## TO BE DONE:
Each line below should be reproduced without any alteration.

┌────────

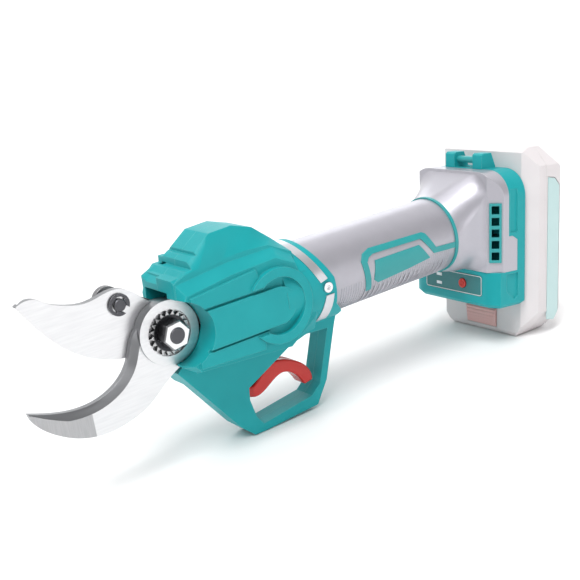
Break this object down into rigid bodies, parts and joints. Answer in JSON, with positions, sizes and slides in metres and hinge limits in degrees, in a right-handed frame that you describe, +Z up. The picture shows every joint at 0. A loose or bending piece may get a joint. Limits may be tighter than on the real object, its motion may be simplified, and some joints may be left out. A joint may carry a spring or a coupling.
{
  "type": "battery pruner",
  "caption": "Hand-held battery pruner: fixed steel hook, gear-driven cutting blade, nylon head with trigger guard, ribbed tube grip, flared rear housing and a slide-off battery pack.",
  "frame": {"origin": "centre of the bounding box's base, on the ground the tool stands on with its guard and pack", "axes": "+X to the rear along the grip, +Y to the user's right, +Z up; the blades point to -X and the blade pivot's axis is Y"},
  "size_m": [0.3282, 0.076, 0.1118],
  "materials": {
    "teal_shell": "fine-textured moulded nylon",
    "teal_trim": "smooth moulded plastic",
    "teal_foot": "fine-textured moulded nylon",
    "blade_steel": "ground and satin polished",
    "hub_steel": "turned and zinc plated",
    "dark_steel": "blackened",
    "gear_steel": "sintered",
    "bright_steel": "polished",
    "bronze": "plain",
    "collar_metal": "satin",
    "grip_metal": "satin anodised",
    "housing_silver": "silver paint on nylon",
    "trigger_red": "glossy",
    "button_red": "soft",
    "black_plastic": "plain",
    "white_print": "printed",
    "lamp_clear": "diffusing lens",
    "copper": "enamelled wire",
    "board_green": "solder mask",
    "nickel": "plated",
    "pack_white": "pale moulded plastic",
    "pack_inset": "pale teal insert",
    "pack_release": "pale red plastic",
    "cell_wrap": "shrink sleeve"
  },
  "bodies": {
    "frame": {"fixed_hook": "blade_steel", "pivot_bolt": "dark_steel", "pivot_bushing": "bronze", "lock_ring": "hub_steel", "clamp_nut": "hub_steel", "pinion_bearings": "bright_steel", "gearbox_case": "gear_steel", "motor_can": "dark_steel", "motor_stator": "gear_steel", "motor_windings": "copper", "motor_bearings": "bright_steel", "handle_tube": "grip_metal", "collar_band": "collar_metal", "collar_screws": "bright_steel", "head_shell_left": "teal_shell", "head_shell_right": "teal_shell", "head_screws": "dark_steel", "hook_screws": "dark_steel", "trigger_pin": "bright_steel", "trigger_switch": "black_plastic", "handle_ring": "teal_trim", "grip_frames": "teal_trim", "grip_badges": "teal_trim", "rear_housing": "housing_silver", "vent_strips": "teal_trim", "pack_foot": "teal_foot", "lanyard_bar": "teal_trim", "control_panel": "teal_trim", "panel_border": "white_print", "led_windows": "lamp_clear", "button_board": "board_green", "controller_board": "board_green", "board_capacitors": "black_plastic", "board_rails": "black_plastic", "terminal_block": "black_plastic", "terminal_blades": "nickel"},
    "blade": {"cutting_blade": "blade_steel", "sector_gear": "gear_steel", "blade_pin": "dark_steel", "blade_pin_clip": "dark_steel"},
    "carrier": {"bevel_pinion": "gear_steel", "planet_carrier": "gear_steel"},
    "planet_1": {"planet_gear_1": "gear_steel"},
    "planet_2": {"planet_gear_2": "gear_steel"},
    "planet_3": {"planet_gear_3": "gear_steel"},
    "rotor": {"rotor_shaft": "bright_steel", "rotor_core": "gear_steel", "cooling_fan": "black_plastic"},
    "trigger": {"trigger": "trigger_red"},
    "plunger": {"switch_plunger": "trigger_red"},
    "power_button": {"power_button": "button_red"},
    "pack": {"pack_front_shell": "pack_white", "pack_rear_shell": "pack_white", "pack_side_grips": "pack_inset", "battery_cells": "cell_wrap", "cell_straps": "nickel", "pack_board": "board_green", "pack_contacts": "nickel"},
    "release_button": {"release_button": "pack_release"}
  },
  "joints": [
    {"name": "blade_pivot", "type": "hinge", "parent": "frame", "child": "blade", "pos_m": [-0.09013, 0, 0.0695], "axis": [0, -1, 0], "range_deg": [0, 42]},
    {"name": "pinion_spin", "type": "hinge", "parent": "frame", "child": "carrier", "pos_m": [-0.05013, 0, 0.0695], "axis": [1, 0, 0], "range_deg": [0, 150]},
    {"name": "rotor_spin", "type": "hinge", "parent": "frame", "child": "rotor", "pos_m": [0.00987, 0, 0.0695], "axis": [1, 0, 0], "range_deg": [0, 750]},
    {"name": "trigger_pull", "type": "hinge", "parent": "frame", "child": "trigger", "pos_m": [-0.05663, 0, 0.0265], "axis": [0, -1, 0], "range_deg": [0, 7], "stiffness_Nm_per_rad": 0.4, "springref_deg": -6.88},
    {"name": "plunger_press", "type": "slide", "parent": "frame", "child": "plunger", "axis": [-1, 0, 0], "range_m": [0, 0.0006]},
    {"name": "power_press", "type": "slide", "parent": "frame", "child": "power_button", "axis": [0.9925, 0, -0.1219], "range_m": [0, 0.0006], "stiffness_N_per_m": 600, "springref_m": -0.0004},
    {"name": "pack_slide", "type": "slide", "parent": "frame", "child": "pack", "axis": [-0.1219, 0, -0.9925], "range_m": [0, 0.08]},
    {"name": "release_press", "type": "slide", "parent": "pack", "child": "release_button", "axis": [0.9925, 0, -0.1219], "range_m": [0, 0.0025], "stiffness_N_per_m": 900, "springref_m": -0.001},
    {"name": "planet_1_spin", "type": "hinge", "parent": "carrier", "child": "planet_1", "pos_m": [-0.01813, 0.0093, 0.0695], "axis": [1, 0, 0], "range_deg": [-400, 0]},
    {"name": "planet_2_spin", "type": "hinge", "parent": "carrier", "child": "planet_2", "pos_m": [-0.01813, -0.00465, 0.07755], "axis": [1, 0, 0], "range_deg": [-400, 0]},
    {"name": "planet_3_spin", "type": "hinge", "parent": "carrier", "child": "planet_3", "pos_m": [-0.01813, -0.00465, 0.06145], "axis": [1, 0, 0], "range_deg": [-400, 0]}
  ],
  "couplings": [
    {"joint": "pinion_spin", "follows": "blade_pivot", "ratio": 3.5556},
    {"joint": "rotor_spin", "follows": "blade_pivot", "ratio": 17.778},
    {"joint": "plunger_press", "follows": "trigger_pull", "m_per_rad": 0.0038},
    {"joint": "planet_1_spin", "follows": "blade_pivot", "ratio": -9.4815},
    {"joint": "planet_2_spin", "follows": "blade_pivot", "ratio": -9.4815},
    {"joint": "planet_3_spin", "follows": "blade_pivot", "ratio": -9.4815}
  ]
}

└────────

## EXERCISE RESPONSE:
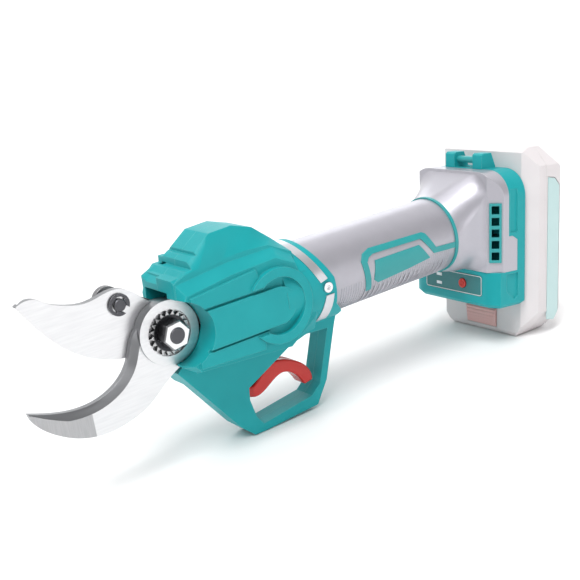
Break this object down into rigid bodies, parts and joints. Answer in JSON, with positions, sizes and slides in metres and hinge limits in degrees, in a right-handed frame that you describe, +Z up. The picture shows every joint at 0. A loose or bending piece may get a joint. Limits may be tighter than on the real object, its motion may be simplified, and some joints may be left out. A joint may carry a spring or a coupling.
{
  "type": "battery pruner",
  "caption": "Hand-held battery pruner: fixed steel hook, gear-driven cutting blade, nylon head with trigger guard, ribbed tube grip, flared rear housing and a slide-off battery pack.",
  "frame": {"origin": "centre of the bounding box's base, on the ground the tool stands on with its guard and pack", "axes": "+X to the rear along the grip, +Y to the user's right, +Z up; the blades point to -X and the blade pivot's axis is Y"},
  "size_m": [0.3282, 0.076, 0.1118],
  "materials": {
    "teal_shell": "fine-textured moulded nylon",
    "teal_trim": "smooth moulded plastic",
    "teal_foot": "fine-textured moulded nylon",
    "blade_steel": "ground and satin polished",
    "hub_steel": "turned and zinc plated",
    "dark_steel": "blackened",
    "gear_steel": "sintered",
    "bright_steel": "polished",
    "bronze": "plain",
    "collar_metal": "satin",
    "grip_metal": "satin anodised",
    "housing_silver": "silver paint on nylon",
    "trigger_red": "glossy",
    "button_red": "soft",
    "black_plastic": "plain",
    "white_print": "printed",
    "lamp_clear": "diffusing lens",
    "copper": "enamelled wire",
    "board_green": "solder mask",
    "nickel": "plated",
    "pack_white": "pale moulded plastic",
    "pack_inset": "pale teal insert",
    "pack_release": "pale red plastic",
    "cell_wrap": "shrink sleeve"
  },
  "bodies": {
    "frame": {"fixed_hook": "blade_steel", "pivot_bolt": "dark_steel", "pivot_bushing": "bronze", "lock_ring": "hub_steel", "clamp_nut": "hub_steel", "pinion_bearings": "bright_steel", "gearbox_case": "gear_steel", "motor_can": "dark_steel", "motor_stator": "gear_steel", "motor_windings": "copper", "motor_bearings": "bright_steel", "handle_tube": "grip_metal", "collar_band": "collar_metal", "collar_screws": "bright_steel", "head_shell_left": "teal_shell", "head_shell_right": "teal_shell", "head_screws": "dark_steel", "hook_screws": "dark_steel", "trigger_pin": "bright_steel", "trigger_switch": "black_plastic", "handle_ring": "teal_trim", "grip_frames": "teal_trim", "grip_badges": "teal_trim", "rear_housing": "housing_silver", "vent_strips": "teal_trim", "pack_foot": "teal_foot", "lanyard_bar": "teal_trim", "control_panel": "teal_trim", "panel_border": "white_print", "led_windows": "lamp_clear", "button_board": "board_green", "controller_board": "board_green", "board_capacitors": "black_plastic", "board_rails": "black_plastic", "terminal_block": "black_plastic", "terminal_blades": "nickel"},
    "blade": {"cutting_blade": "blade_steel", "sector_gear": "gear_steel", "blade_pin": "dark_steel", "blade_pin_clip": "dark_steel"},
    "carrier": {"bevel_pinion": "gear_steel", "planet_carrier": "gear_steel"},
    "planet_1": {"planet_gear_1": "gear_steel"},
    "planet_2": {"planet_gear_2": "gear_steel"},
    "planet_3": {"planet_gear_3": "gear_steel"},
    "rotor": {"rotor_shaft": "bright_steel", "rotor_core": "gear_steel", "cooling_fan": "black_plastic"},
    "trigger": {"trigger": "trigger_red"},
    "plunger": {"switch_plunger": "trigger_red"},
    "power_button": {"power_button": "button_red"},
    "pack": {"pack_front_shell": "pack_white", "pack_rear_shell": "pack_white", "pack_side_grips": "pack_inset", "battery_cells": "cell_wrap", "cell_straps": "nickel", "pack_board": "board_green", "pack_contacts": "nickel"},
    "release_button": {"release_button": "pack_release"}
  },
  "joints": [
    {"name": "blade_pivot", "type": "hinge", "parent": "frame", "child": "blade", "pos_m": [-0.09013, 0, 0.0695], "axis": [0, -1, 0], "range_deg": [0, 42]},
    {"name": "pinion_spin", "type": "hinge", "parent": "frame", "child": "carrier", "pos_m": [-0.05013, 0, 0.0695], "axis": [1, 0, 0], "range_deg": [0, 150]},
    {"name": "rotor_spin", "type": "hinge", "parent": "frame", "child": "rotor", "pos_m": [0.00987, 0, 0.0695], "axis": [1, 0, 0], "range_deg": [0, 750]},
    {"name": "trigger_pull", "type": "hinge", "parent": "frame", "child": "trigger", "pos_m": [-0.05663, 0, 0.0265], "axis": [0, -1, 0], "range_deg": [0, 7], "stiffness_Nm_per_rad": 0.4, "springref_deg": -6.88},
    {"name": "plunger_press", "type": "slide", "parent": "frame", "child": "plunger", "axis": [-1, 0, 0], "range_m": [0, 0.0006]},
    {"name": "power_press", "type": "slide", "parent": "frame", "child": "power_button", "axis": [0.9925, 0, -0.1219], "range_m": [0, 0.0006], "stiffness_N_per_m": 600, "springref_m": -0.0004},
    {"name": "pack_slide", "type": "slide", "parent": "frame", "child": "pack", "axis": [-0.1219, 0, -0.9925], "range_m": [0, 0.08]},
    {"name": "release_press", "type": "slide", "parent": "pack", "child": "release_button", "axis": [0.9925, 0, -0.1219], "range_m": [0, 0.0025], "stiffness_N_per_m": 900, "springref_m": -0.001},
    {"name": "planet_1_spin", "type": "hinge", "parent": "carrier", "child": "planet_1", "pos_m": [-0.01813, 0.0093, 0.0695], "axis": [1, 0, 0], "range_deg": [-400, 0]},
    {"name": "planet_2_spin", "type": "hinge", "parent": "carrier", "child": "planet_2", "pos_m": [-0.01813, -0.00465, 0.07755], "axis": [1, 0, 0], "range_deg": [-400, 0]},
    {"name": "planet_3_spin", "type": "hinge", "parent": "carrier", "child": "planet_3", "pos_m": [-0.01813, -0.00465, 0.06145], "axis": [1, 0, 0], "range_deg": [-400, 0]}
  ],
  "couplings": [
    {"joint": "pinion_spin", "follows": "blade_pivot", "ratio": 3.5556},
    {"joint": "rotor_spin", "follows": "blade_pivot", "ratio": 17.778},
    {"joint": "plunger_press", "follows": "trigger_pull", "m_per_rad": 0.0038},
    {"joint": "planet_1_spin", "follows": "blade_pivot", "ratio": -9.4815},
    {"joint": "planet_2_spin", "follows": "blade_pivot", "ratio": -9.4815},
    {"joint": "planet_3_spin", "follows": "blade_pivot", "ratio": -9.4815}
  ]
}